Randomness #2

How easy really, is it, to get tired of life?

Difficult question to ask?

Actually, it’s pretty darn easy. Just try to remember the number of times you would have said ‘my life sucks’, or ‘why is my life like this’ or all related sentences till this point in your life. Or every time you’ve frowned at the thought of it.

I myself do it all the time. And then I think all deeply about how I should do something meaningful in life, continue all my hobbies, spend time with people, etcetera, etcetera.

But then, something comes up and I’m all busy again.

Well, I think, it’s actually pretty easy to find meaning in life.

You really don’t have to do it at all! Just let it go, think of the most random things in this world, distract yourself, and you’ll finally get to it somehow!
I haven’t had any sort of experience that made me appreciate life, no such insightful discussions with someone, near death experiences, or people’s lives that inspired me that much… Well, not yet.

However, just small walks on the terrace of my apartment early in the morning are enough to remind me of the complexity of this world, of how simple it is that makes it so complex in itself.
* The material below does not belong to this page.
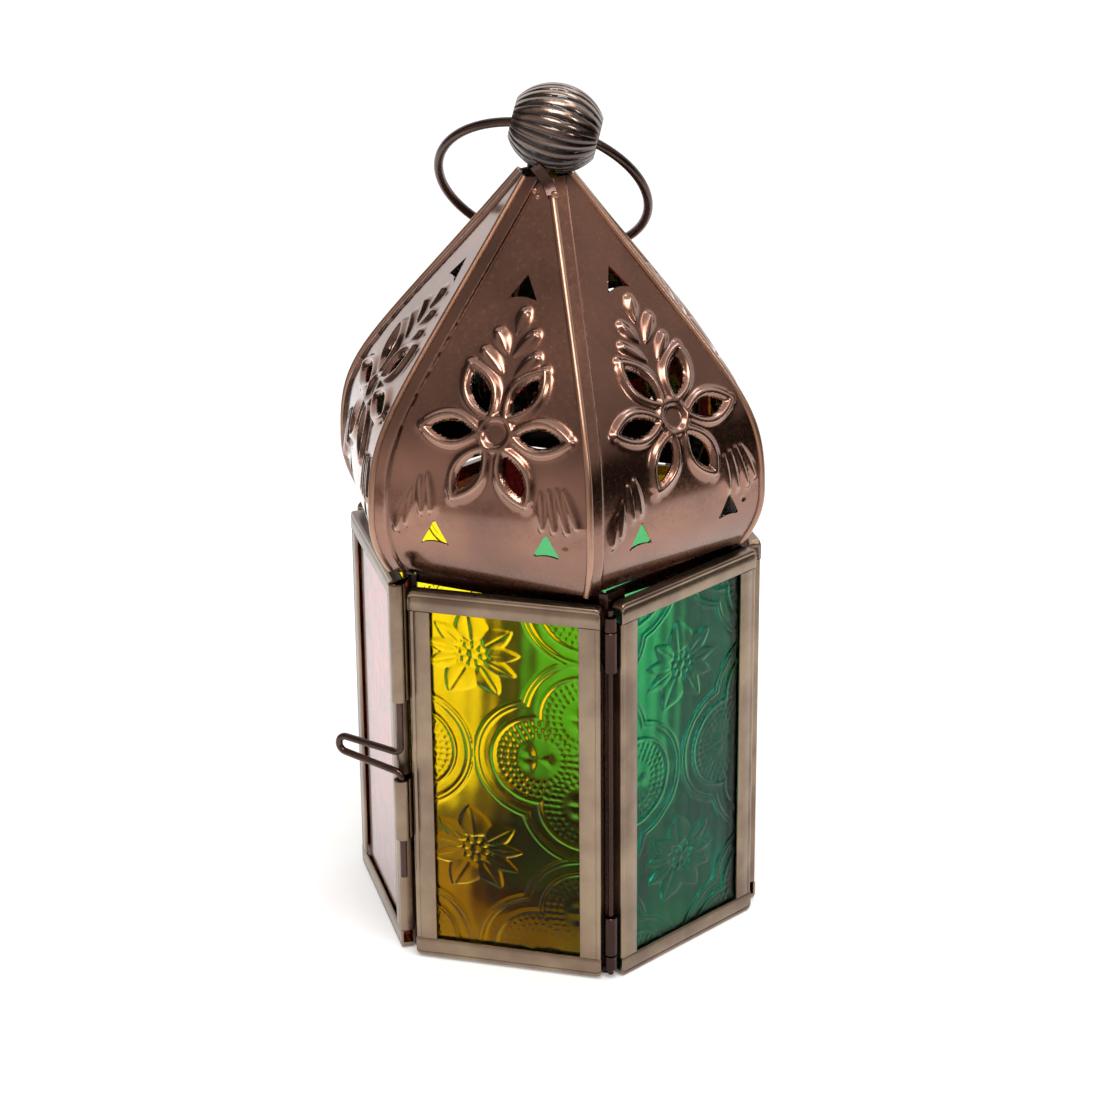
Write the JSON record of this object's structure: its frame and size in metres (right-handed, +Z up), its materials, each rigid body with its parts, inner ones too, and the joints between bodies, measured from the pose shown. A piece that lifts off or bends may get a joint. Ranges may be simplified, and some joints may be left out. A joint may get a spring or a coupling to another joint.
{
  "type": "moroccan lantern",
  "caption": "Six-sided tea-light lantern with framed coloured glass, a hinged door with a wire latch, a pierced onion roof and a carrying ring",
  "frame": {"origin": "centre of the underside of the base plate, on the surface the lantern stands on", "axes": "+Z up through the bead; -Y out of the door; +X to the right of someone who faces the door"},
  "size_m": [0.0954, 0.0866, 0.1836],
  "materials": {
    "frame_metal": "satin antique bronze lacquer on folded sheet",
    "post_metal": "dark antique bronze in the recesses",
    "roof_metal": "glossy copper bronze lacquer on embossed sheet",
    "bead_metal": "glossy dark bronze lacquer",
    "wire_metal": "bright copper-washed wire",
    "glass_amber": "pressed relief, glossy",
    "glass_green": "pressed relief, glossy",
    "glass_red": "pressed relief, glossy"
  },
  "bodies": {
    "root": {"base_plate": "post_metal", "candle_cup": "post_metal", "corner_post_1": "post_metal", "corner_post_2": "post_metal", "corner_post_3": "post_metal", "corner_post_4": "post_metal", "corner_post_5": "post_metal", "corner_post_6": "post_metal", "panel_frame_1": "frame_metal", "panel_frame_2": "frame_metal", "panel_frame_3": "frame_metal", "panel_frame_4": "frame_metal", "panel_frame_5": "frame_metal", "glass_pane_1": "glass_green", "glass_pane_2": "glass_red", "glass_pane_3": "glass_green", "glass_pane_4": "glass_amber", "glass_pane_5": "glass_red", "hinge_pin": "wire_metal", "hinge_bracket_lower": "post_metal", "hinge_bracket_upper": "post_metal", "roof_gore_1": "roof_metal", "roof_gore_2": "roof_metal", "roof_gore_3": "roof_metal", "roof_gore_4": "roof_metal", "roof_gore_5": "roof_metal", "roof_gore_6": "roof_metal", "finial_bead": "bead_metal", "finial_strap": "frame_metal"},
    "door": {"door_frame": "frame_metal", "door_glass": "glass_amber", "hinge_knuckle_lower": "frame_metal", "hinge_knuckle_upper": "frame_metal", "latch_sleeve_upper": "frame_metal", "latch_sleeve_lower": "frame_metal"},
    "latch": {"latch_wire": "wire_metal"},
    "ring": {"carry_ring": "wire_metal"}
  },
  "joints": [
    {"name": "door_swing", "type": "hinge", "parent": "root", "child": "door", "pos_m": [0.02209, -0.03827, 0.0433], "axis": [0, 0, 1], "range_deg": [0, 110]},
    {"name": "latch_lift", "type": "slide", "parent": "door", "child": "latch", "axis": [0, 0, 1], "range_m": [0, 0.0108]},
    {"name": "ring_swing", "type": "hinge", "parent": "root", "child": "ring", "pos_m": [0.0012, 0, 0.17408], "axis": [0.9581, 0.1586, -0.2385], "range_deg": [0, 275]}
  ]
}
But, when you think about it, how can anything be simple to a level that makes it so complex? And yet, here we are, living in this bundle of simply complex world, whose horizons are knowingly unknown to us.

We look for answers everywhere- we want to know everything in such a small span of time. We want to know how, why, when, and where everything happens. And in this hurry of answering all these complex questions, we forget to look straight and appreciate this mysteriously beautiful place that has now become home to us.

It’s very difficult to wake myself up early in the morning every Sunday. But when I do, I don’t regret it one bit. Just one walk on the terrace, and there is this whole new refreshing wind running through my hair. There’s all these birds flying in the sky, squirrels running around, carrying nuts, or pigeons pecking at the small grains kept on the terrace by someone. And how they instantly fly with your one move. I always end up giggling at that.
How innocent and cheerful everything looks, sounds, and feels.

And to think that the next day I’ll have to get up earlier, go to ‘learn’ and ‘educate’ myself, and do things completely opposite of this just makes me get all cranky.

Why can’t we learn by exploring the world? Why isn’t reflection and articulation and appreciation a part of our curriculum?

What kind of knowledge is this, anyway?

Well, life really sucks, doesn’t it?